━━ Given data

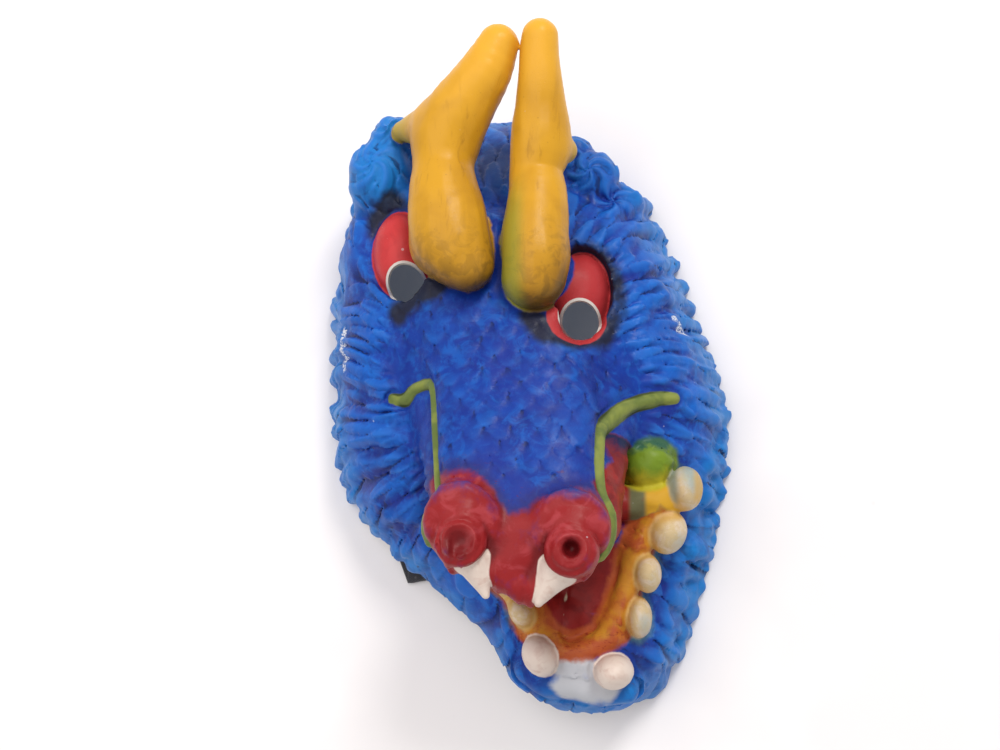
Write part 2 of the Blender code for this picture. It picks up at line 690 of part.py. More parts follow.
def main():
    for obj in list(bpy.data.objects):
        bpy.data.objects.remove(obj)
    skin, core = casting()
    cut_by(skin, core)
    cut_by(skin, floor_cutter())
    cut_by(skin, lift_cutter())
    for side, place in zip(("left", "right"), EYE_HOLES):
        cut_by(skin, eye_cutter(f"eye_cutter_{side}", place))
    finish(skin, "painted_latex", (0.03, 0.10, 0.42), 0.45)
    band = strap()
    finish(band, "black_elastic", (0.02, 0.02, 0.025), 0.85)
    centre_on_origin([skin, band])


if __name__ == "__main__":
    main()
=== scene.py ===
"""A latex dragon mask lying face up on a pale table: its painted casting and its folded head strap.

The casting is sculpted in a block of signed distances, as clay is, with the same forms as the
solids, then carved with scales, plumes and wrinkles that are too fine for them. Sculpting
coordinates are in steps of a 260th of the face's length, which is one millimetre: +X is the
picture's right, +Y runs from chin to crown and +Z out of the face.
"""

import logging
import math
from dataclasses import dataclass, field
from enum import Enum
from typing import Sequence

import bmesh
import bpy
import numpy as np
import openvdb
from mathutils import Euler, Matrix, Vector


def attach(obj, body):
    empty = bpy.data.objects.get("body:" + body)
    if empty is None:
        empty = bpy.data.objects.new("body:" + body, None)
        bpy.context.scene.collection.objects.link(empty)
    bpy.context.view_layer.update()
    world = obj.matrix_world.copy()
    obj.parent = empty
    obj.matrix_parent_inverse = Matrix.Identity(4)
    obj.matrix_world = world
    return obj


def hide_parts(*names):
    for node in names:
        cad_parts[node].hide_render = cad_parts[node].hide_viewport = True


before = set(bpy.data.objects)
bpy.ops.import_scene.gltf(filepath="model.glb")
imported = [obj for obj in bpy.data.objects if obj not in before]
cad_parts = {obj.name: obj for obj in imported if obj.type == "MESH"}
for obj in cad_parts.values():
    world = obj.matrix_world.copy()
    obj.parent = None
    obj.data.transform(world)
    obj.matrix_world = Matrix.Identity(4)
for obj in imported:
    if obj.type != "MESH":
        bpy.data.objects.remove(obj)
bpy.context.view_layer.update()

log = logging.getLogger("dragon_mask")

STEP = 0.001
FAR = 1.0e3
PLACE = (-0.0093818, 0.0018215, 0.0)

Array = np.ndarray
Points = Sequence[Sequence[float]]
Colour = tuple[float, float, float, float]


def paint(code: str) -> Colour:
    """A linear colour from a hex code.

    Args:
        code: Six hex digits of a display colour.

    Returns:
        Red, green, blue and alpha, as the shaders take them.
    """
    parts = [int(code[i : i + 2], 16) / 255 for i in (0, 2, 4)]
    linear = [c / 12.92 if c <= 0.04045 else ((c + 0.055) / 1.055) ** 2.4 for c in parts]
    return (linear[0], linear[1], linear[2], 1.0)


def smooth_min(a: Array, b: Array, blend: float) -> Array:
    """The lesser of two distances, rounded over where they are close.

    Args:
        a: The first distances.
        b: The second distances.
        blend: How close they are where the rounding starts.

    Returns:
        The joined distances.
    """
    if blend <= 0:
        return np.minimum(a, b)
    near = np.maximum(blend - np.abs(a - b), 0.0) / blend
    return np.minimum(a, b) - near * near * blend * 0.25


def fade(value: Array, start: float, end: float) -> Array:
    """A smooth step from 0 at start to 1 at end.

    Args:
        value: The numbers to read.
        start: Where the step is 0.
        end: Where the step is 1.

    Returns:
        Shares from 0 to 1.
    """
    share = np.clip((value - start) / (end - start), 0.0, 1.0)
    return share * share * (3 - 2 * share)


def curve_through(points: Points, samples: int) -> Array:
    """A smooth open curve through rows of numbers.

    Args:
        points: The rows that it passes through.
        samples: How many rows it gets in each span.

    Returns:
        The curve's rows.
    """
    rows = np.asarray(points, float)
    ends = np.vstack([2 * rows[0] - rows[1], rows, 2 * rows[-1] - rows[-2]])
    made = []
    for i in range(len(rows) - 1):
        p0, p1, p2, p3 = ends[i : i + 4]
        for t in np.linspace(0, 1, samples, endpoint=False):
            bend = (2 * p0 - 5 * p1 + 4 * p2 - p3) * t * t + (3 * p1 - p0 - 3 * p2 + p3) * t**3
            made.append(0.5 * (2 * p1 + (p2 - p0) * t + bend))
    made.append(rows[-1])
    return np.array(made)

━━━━

What the task asks
The first line to be transcribed is the one containing "0.02, 0.025), 0.85)", and the last is the one containing "a hex code.". Transcribe exactly those lines and nothing else.

Solution for this problem
    finish(band, "black_elastic", (0.02, 0.02, 0.025), 0.85)
    centre_on_origin([skin, band])


if __name__ == "__main__":
    main()
=== scene.py ===
"""A latex dragon mask lying face up on a pale table: its painted casting and its folded head strap.

The casting is sculpted in a block of signed distances, as clay is, with the same forms as the
solids, then carved with scales, plumes and wrinkles that are too fine for them. Sculpting
coordinates are in steps of a 260th of the face's length, which is one millimetre: +X is the
picture's right, +Y runs from chin to crown and +Z out of the face.
"""

import logging
import math
from dataclasses import dataclass, field
from enum import Enum
from typing import Sequence

import bmesh
import bpy
import numpy as np
import openvdb
from mathutils import Euler, Matrix, Vector


def attach(obj, body):
    empty = bpy.data.objects.get("body:" + body)
    if empty is None:
        empty = bpy.data.objects.new("body:" + body, None)
        bpy.context.scene.collection.objects.link(empty)
    bpy.context.view_layer.update()
    world = obj.matrix_world.copy()
    obj.parent = empty
    obj.matrix_parent_inverse = Matrix.Identity(4)
    obj.matrix_world = world
    return obj


def hide_parts(*names):
    for node in names:
        cad_parts[node].hide_render = cad_parts[node].hide_viewport = True


before = set(bpy.data.objects)
bpy.ops.import_scene.gltf(filepath="model.glb")
imported = [obj for obj in bpy.data.objects if obj not in before]
cad_parts = {obj.name: obj for obj in imported if obj.type == "MESH"}
for obj in cad_parts.values():
    world = obj.matrix_world.copy()
    obj.parent = None
    obj.data.transform(world)
    obj.matrix_world = Matrix.Identity(4)
for obj in imported:
    if obj.type != "MESH":
        bpy.data.objects.remove(obj)
bpy.context.view_layer.update()

log = logging.getLogger("dragon_mask")

STEP = 0.001
FAR = 1.0e3
PLACE = (-0.0093818, 0.0018215, 0.0)

Array = np.ndarray
Points = Sequence[Sequence[float]]
Colour = tuple[float, float, float, float]


def paint(code: str) -> Colour:
    """A linear colour from a hex code.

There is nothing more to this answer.